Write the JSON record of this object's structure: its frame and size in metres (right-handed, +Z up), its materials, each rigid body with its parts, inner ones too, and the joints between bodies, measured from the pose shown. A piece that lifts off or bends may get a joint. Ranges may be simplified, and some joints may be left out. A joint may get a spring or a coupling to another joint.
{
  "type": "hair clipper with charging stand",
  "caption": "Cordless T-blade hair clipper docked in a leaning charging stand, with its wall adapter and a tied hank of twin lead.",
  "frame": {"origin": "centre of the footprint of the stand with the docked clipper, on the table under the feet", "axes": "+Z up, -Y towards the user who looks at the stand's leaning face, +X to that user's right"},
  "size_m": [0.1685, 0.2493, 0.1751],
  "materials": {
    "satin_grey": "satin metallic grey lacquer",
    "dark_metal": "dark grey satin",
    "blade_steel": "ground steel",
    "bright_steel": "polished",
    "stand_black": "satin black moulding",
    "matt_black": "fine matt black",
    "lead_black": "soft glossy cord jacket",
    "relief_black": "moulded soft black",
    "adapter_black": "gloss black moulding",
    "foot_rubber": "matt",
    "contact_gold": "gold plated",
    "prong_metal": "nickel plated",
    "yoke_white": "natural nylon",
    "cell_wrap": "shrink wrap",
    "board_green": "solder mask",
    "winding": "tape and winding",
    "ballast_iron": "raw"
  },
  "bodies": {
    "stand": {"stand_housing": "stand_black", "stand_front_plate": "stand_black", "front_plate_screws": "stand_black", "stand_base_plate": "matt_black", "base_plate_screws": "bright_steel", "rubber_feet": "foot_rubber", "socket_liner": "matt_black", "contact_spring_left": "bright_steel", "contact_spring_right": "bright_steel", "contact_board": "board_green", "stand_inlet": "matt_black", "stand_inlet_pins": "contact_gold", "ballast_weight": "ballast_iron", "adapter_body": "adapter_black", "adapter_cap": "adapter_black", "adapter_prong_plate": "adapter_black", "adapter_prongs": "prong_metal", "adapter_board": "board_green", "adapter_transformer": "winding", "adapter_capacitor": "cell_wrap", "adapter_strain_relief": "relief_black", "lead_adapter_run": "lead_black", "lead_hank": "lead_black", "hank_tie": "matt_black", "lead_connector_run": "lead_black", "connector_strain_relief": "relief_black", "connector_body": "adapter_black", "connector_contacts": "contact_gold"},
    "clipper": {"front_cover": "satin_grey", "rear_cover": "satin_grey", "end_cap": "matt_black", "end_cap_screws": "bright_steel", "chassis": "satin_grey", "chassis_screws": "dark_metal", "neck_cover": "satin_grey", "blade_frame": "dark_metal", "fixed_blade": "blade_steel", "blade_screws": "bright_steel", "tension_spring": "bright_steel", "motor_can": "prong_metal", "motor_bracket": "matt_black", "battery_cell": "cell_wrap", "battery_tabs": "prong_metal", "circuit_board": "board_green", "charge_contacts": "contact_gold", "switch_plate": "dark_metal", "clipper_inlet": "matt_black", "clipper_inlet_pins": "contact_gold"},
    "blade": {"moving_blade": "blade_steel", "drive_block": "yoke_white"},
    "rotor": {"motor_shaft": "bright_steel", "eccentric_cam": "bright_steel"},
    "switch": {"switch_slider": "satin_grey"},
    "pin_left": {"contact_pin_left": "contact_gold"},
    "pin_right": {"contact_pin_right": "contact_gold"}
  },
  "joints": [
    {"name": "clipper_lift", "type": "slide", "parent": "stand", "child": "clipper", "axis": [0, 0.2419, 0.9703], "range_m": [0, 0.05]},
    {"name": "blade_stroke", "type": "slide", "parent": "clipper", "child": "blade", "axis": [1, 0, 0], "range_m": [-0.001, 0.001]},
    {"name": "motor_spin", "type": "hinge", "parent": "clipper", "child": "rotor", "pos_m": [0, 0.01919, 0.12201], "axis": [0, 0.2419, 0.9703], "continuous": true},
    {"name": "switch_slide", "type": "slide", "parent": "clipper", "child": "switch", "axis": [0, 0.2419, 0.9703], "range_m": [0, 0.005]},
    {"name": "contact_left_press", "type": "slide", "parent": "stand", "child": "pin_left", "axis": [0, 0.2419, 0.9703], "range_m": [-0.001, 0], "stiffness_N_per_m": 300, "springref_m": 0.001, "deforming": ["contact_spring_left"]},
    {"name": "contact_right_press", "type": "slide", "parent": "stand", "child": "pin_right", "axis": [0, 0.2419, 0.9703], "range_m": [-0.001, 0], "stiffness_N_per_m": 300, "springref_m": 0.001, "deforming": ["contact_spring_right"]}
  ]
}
==
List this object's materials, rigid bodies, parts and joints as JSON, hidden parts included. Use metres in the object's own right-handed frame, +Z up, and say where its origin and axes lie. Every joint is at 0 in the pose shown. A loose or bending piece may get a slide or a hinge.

## What is expected
Say how many lines contain "hinge", and give nothing but that number.

## Solution for this task
2